- [The problem] Write out exactly the lines that run from the line containing "base_shaft()" through the line containing "random.seed(7)"; both end lines belong to the answer.

*** Data excerpt

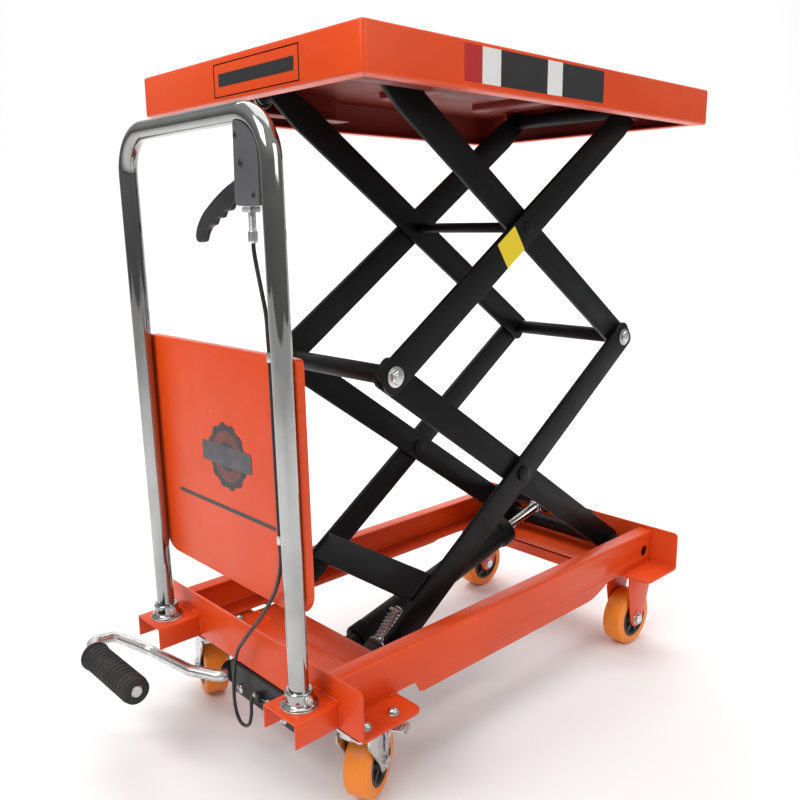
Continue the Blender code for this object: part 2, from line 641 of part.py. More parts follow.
def release():
    """Grip housing in the near corner of the handle, its squeeze lever, and the valve lever."""
    x, yc, zc = RELEASE_PIN
    bend_y, bend_z = -POST_Y + HANDLE_BEND, POST_TOP[1] - HANDLE_BEND
    outline = [(-0.1095, 0.7800), (-0.1115, 0.8660)]
    for k in range(1, 8):
        turn = 0.5 * pi * (1 + k / 8)
        outline.append((bend_y + 0.0460 * cos(turn), bend_z + 0.0460 * sin(turn)))
    outline += [(-0.1580, bend_z), (-0.1580, 0.7745), (-0.1160, 0.7745)]
    shell = prism(outline, "X", (x - 0.0115, x + 0.0115))
    slots = [block((x - 0.0045, x + 0.0045), (-0.1395, -0.0900), (0.7810, 0.8900)),
             block((x - 0.0045, x + 0.0045), (-0.1140, -0.0900), (0.7700, 0.8000))]
    pin = rod((x - 0.0107, yc, zc), (x + 0.0107, yc, zc), 0.0035, 12)
    seat = swept(handle_path(), POST_R + 0.0004, 20)
    housing = make("release_housing", "grey", [shell], slots + [seat])
    mesh = housing.data
    bpy.data.objects.remove(housing, do_unlink=True)
    make("release_housing", "grey", [mesh, pin])

    outer = [(-0.1033, 0.8067), (-0.1150, 0.8190), (-0.1150, 0.8245), (-0.1190, 0.8290), (-0.1250, 0.8310),
             (-0.1310, 0.8290), (-0.1350, 0.8240), (-0.1360, 0.8190), (-0.1340, 0.8120), (-0.1260, 0.8000),
             (-0.1150, 0.7890), (-0.1030, 0.7825), (-0.0935, 0.7775), (-0.0815, 0.7700), (-0.0725, 0.7678),
             (-0.0655, 0.7625), (-0.0570, 0.7605), (-0.0490, 0.7560), (-0.0395, 0.7500), (-0.0300, 0.7425),
             (-0.0255, 0.7350), (-0.0110, 0.7345), (-0.0065, 0.7390), (-0.0075, 0.7460), (-0.0130, 0.7560),
             (-0.0260, 0.7688), (-0.0400, 0.7775), (-0.0560, 0.7865), (-0.0740, 0.7950), (-0.0880, 0.8005)]
    blade = prism(outer, "X", (x - 0.0040, x + 0.0040))
    bore = rod((x - 0.02, yc, zc), (x + 0.02, yc, zc), 0.0038, 12)
    make("release_lever", "plastic", [blade], [bore], origin=RELEASE_PIN)

    nut = turned([(0.0030, 0), (0.0115, 0), (0.0115, -0.0077), (0.0044, -0.0077), (0.0044, -0.0270),
                  (0.0058, -0.0270), (0.0058, -0.0395), (0.0046, -0.0408), (0.0030, -0.0408)],
                 (x, -0.1262, 0.7742), (0, 0, 1), 16)
    make("cable_adjuster", "zinc", [nut])

    plate = prism([(-0.0070, -0.0065), (0.0050, -0.0070), (0.0330, 0.0030), (0.0360, 0.0080),
                   (0.0320, 0.0120),
                   (0.0010, 0.0070), (-0.0060, 0.0040)], "X", (-0.0025, 0.0025))
    bore = rod((-0.01, 0, 0), (0.01, 0, 0), 0.0033, 12)
    place = Matrix.Translation(Vector(VALVE_PIN))
    make("valve_lever", "zinc", [plate], [bore], origin=VALVE_PIN, turn=place)


CABLE_R = 0.0025
CABLE = [
    (-0.4375, -0.1262, 0.7350), (-0.4375, -0.1266, 0.7250), (-0.4372, -0.1310, 0.7050),
    (-0.4368, -0.1375, 0.6800),
    (-0.4368, -0.1440, 0.6550), (-0.4395, -0.1500, 0.6300), (-0.4401, -0.1522, 0.6080),
    (-0.4393, -0.1522, 0.5600),
    (-0.4383, -0.1522, 0.5000), (-0.4373, -0.1522, 0.4400), (-0.4365, -0.1522, 0.3900),
    (-0.4360, -0.1515, 0.3600),
    (-0.4320, -0.1380, 0.3300), (-0.4240, -0.1100, 0.2950),
    (-0.4200, -0.0750, 0.2550), (-0.4150, -0.0350, 0.2150), (-0.4090, 0.0020, 0.1750),
    (-0.4050, 0.0180, 0.1400),
    (-0.4030, 0.0260, 0.1100), (-0.4020, 0.0270, 0.0800), (-0.4010, 0.0200, 0.0600),
    (-0.4000, 0.0080, 0.0550),
    (-0.3990, -0.0040, 0.0620), (-0.3980, -0.0090, 0.0800), (-0.3972, -0.0090, 0.0970),
    (-0.3966, -0.0120, 0.1090),
    (-0.3962, -0.0180, 0.1130), (-0.3962, -0.0247, 0.1130),
]


def cable():
    curve = bpy.data.curves.new("release_cable", "CURVE")
    curve.dimensions = "3D"
    spline = curve.splines.new("POLY")
    spline.points.add(len(CABLE) - 1)
    for point, at in zip(spline.points, CABLE):
        point.co = (at[0], at[1], at[2], 1)
    curve.bevel_depth = CABLE_R
    curve.bevel_resolution = 2
    curve.use_fill_caps = True
    ob = bpy.data.objects.new("release_cable", curve)
    bpy.context.scene.collection.objects.link(ob)
    curve.materials.append(MATS["rubber"])


def pedal():
    x, y, z = PEDAL_HUB
    path = bent([(x - 0.003, y - 0.001, z), (-0.402, 0.066, z), (-0.424, 0.112, 0.108),
                 (-0.4415, 0.203, 0.112),
                 (-0.479, 0.241, 0.135), (-0.517, 0.238, 0.140), (GRIP_X, 0.203, 0.140),
                 (GRIP_X, 0.060, 0.140)],
                (0.014, 0.025, 0.030, 0.020, 0.020, 0.020), 4)
    hub = ring((x, 0, z), (0, 1, 0), 0.0040, 0.0135, (0.0505, 0.0780), 0.001)
    bore = rod((x, 0.04, z), (x, 0.09, z), 0.0064, 16)
    make("foot_pedal", "steel", [hub, swept(path, PEDAL_R, 16)], [bore], origin=(x, y, z))
    ribs = 13
    start = 0.064
    pitch = (0.190 - start) / ribs
    profile = [(0.0088, start - 0.004), (0.0185, start - 0.004)]
    for i in range(ribs):
        a = start + i * pitch
        profile += [(0.0200, a + 0.20 * pitch), (0.0200, a + 0.62 * pitch), (0.0178, a + 0.90 * pitch)]
    profile += [(0.0195, 0.1905), (GRIP_R, 0.1915), (GRIP_R, 0.1945), (0.0088, 0.1945)]
    make("pedal_grip", "rubber", [turned(profile, (GRIP_X, 0, 0.140), (0, 1, 0), 16)], origin=(x, y, z))


# ---------------------------------------------------------------- wheels
def wheel(prefix, centre, axis):
    """Black hub turning on its axle bolt and the tyre bonded round it."""
    half = TREAD / 2
    face = half + 0.001
    side = [(AXLE_R + 0.0004, face), (0.0130, face), (0.0130, face - 0.005), (0.0280, face - 0.005),
            (0.0280, face),
            (HUB_R - 0.0015, face), (HUB_R, face - 0.0015)]
    hub = turned(side + [(r, -y) for r, y in reversed(side)], centre, axis, 20)
    make(prefix + "_hub", "plastic", [hub], origin=centre)
    bore = HUB_R + GAP
    profile = [(bore, -half), (0.0440, -half), (0.0475, -half + 0.0020), (0.0493, -half + 0.0060),
               (WHEEL_R, -0.005), (WHEEL_R, 0.005), (0.0493, half - 0.0060), (0.0475, half - 0.0020),
               (0.0440, half), (bore, half)]
    make(prefix + "_tyre", "tyre", [turned(profile, centre, axis, 28)], origin=centre)


def casters():
    for side in (-1, 1):
        word = left_right(side)
        pivot = Vector((CASTER_X, side * CASTER_Y, 0))
        plate = prism(rounded(-0.0455, 0.0455, -0.055, 0.055, (0.006,) * 4, 3), "Z", (0.1345, 0.1382))
        cup = turned([(0, 0.1250), (0.0210, 0.1250), (0.0230, 0.1275), (0.0230, 0.1350), (0, 0.1350)],
                     (0, 0, 0), (0, 0, 1))
        stem = rod((0, 0, 0.1085), (0, 0, 0.126), 0.0060, 16)
        nut = rod((0, 0, 0.1045), (0, 0, 0.1090), 0.0085, 6)
        make("caster_plate_" + word, "zinc", [plate, cup, stem, nut], origin=pivot,
             turn=Matrix.Translation(pivot))

        turn = Matrix.Translation(pivot) @ Matrix.Rotation(CASTER_TURN[side], 4, "Z")
        crown = turned([(0.0064, 0.1095), (0.0270, 0.1095), (0.0285, 0.1110), (0.0285, 0.1190),
                        (0.0240, 0.1235),
                        (0.0200, 0.1247), (0.0064, 0.1247)], (0, 0, 0), (0, 0, 1), 24)
        bridge = block((-0.020, 0.034), (-0.0235, 0.0235), (0.1085, 0.1125))
        leg = [(-0.022, 0.1125), (-0.022, 0.100), (0.018, 0.047), (0.023, 0.039), (0.030, 0.0365),
               (0.037, 0.039),
               (0.042, 0.047), (0.042, 0.092), (0.036, 0.1125)]
        legs = [prism(leg, "Y", between(s, (0.0210, 0.0235))) for s in (-1, 1)]
        bolt = turned([(0, -0.0285), (0.0090, -0.0285), (0.0090, -0.0235), (AXLE_R, -0.0232),
                       (AXLE_R, 0.0232),
                       (0.0090, 0.0235), (0.0090, 0.0285), (0, 0.0285)], (TRAIL, 0, WHEEL_R), (0, 1, 0), 16)
        clear = [rod((0, 0, 0.10), (0, 0, 0.13), 0.0064, 16), rod((0, 0, 0.10), (0, 0, 0.1093), 0.0110, 16)]
        parts = [crown, bridge] + legs + [bolt]
        if side < 0:
            parts.append(rod((0.036, -0.0225, 0.088), (0.036, -0.0290, 0.088), 0.0030, 12))
            parts.append(rod((0.036, -0.0268, 0.088), (0.036, -0.0290, 0.088), 0.0060, 12))
        make("caster_fork_" + word, "zinc", parts, clear, origin=pivot, turn=turn)
        wheel("front_wheel_" + word, turn @ Vector((TRAIL, 0, WHEEL_R)), turn.to_3x3() @ Vector((0, 1, 0)))

    pivot = Vector((CASTER_X, -CASTER_Y, 0))
    turn = Matrix.Translation(pivot) @ Matrix.Rotation(CASTER_TURN[-1], 4, "Z")
    side_view = [(0.0270, 0.0700), (0.0330, 0.0640), (0.0400, 0.0660), (0.0440, 0.0820), (0.0520, 0.1015),
                 (0.0520, 0.1040), (0.0240, 0.1040), (0.0240, 0.1015), (0.0280, 0.0900)]
    blade = prism(side_view, "Y", (-0.0265, -0.0240))
    tab = block((0.0240, 0.0520), (-0.0540, -0.0250), (0.1015, 0.1040))
    lip = block((0.0240, 0.0520), (-0.0540, -0.0515), (0.0965, 0.1040))
    bore = rod((0.036, -0.03, 0.088), (0.036, -0.02, 0.088), 0.0034, 12)
    hinge = turn @ Vector((0.036, -0.0252, 0.088))
    make("brake_pedal", "zinc", [blade, tab, lip], [bore], origin=hinge, turn=turn)


# ---------------------------------------------------------------- build
for old in list(bpy.data.objects):
    bpy.data.objects.remove(old, do_unlink=True)
MATS = {name: paint(name, *look) for name, look in LOOKS.items()}
rails()
end_angles()
rear_forks()
pump_base()
pump()
base_shaft()
arms()
lift_bracket()
rollers()
deck()
cylinder()
return_spring()
handle()
release()
cable()
pedal()
casters()
for sign in (-1, 1):
    hub = Vector((REAR_AXLE_X, sign * REAR_WHEEL_Y, WHEEL_R))
    wheel("rear_wheel_" + left_right(sign), hub, Vector((0, 1, 0)))
for ob in bpy.data.objects:
    ob.location.x += MIDDLE_X
    ob.location.y += MIDDLE_Y
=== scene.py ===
import bpy
import bmesh
import json
import random
from math import cos, sin, tan, pi, radians, atan2
from mathutils import Vector, Matrix


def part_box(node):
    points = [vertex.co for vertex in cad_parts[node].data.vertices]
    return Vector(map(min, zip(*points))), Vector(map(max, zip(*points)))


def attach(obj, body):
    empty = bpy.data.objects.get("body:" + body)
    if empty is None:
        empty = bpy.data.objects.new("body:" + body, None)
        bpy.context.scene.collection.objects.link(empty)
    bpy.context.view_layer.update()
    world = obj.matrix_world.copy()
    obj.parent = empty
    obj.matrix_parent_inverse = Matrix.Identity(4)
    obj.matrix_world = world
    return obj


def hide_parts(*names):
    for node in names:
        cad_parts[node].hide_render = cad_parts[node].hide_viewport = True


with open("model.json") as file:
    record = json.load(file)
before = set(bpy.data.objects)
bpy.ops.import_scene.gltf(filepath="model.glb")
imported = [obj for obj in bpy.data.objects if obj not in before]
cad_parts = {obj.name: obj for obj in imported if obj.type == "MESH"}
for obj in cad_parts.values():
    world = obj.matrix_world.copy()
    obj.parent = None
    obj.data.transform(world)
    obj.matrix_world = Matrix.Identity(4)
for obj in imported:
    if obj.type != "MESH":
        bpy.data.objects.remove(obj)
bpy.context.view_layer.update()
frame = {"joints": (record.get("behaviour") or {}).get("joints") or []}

random.seed(7)

# ---------------------------------------------------------------- places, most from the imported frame
DLO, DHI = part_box("deck")
SX = (DLO.x + DHI.x) / 2                 # middle of the platform; pieces are drawn from here
SY = (DLO.y + DHI.y) / 2
SHIFT = Vector((SX, SY, 0))
HALF_Y = (DHI.y - DLO.y) / 2
TOP = DHI.z
DECK_T = 0.0025                          # the platform's sheet
UNDER = TOP - DECK_T
LOW = DLO.z


def middle(node):
    a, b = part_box(node)
    return (a + b) / 2 - SHIFT


JOINTS = {j["name"]: j for j in frame["joints"]}


def pin(name):
    """A hinge's point in the drawing frame."""
    return Vector(JOINTS[name]["pos_m"]) - SHIFT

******

- [Response to the task]
base_shaft()
arms()
lift_bracket()
rollers()
deck()
cylinder()
return_spring()
handle()
release()
cable()
pedal()
casters()
for sign in (-1, 1):
    hub = Vector((REAR_AXLE_X, sign * REAR_WHEEL_Y, WHEEL_R))
    wheel("rear_wheel_" + left_right(sign), hub, Vector((0, 1, 0)))
for ob in bpy.data.objects:
    ob.location.x += MIDDLE_X
    ob.location.y += MIDDLE_Y
=== scene.py ===
import bpy
import bmesh
import json
import random
from math import cos, sin, tan, pi, radians, atan2
from mathutils import Vector, Matrix


def part_box(node):
    points = [vertex.co for vertex in cad_parts[node].data.vertices]
    return Vector(map(min, zip(*points))), Vector(map(max, zip(*points)))


def attach(obj, body):
    empty = bpy.data.objects.get("body:" + body)
    if empty is None:
        empty = bpy.data.objects.new("body:" + body, None)
        bpy.context.scene.collection.objects.link(empty)
    bpy.context.view_layer.update()
    world = obj.matrix_world.copy()
    obj.parent = empty
    obj.matrix_parent_inverse = Matrix.Identity(4)
    obj.matrix_world = world
    return obj


def hide_parts(*names):
    for node in names:
        cad_parts[node].hide_render = cad_parts[node].hide_viewport = True


with open("model.json") as file:
    record = json.load(file)
before = set(bpy.data.objects)
bpy.ops.import_scene.gltf(filepath="model.glb")
imported = [obj for obj in bpy.data.objects if obj not in before]
cad_parts = {obj.name: obj for obj in imported if obj.type == "MESH"}
for obj in cad_parts.values():
    world = obj.matrix_world.copy()
    obj.parent = None
    obj.data.transform(world)
    obj.matrix_world = Matrix.Identity(4)
for obj in imported:
    if obj.type != "MESH":
        bpy.data.objects.remove(obj)
bpy.context.view_layer.update()
frame = {"joints": (record.get("behaviour") or {}).get("joints") or []}

random.seed(7)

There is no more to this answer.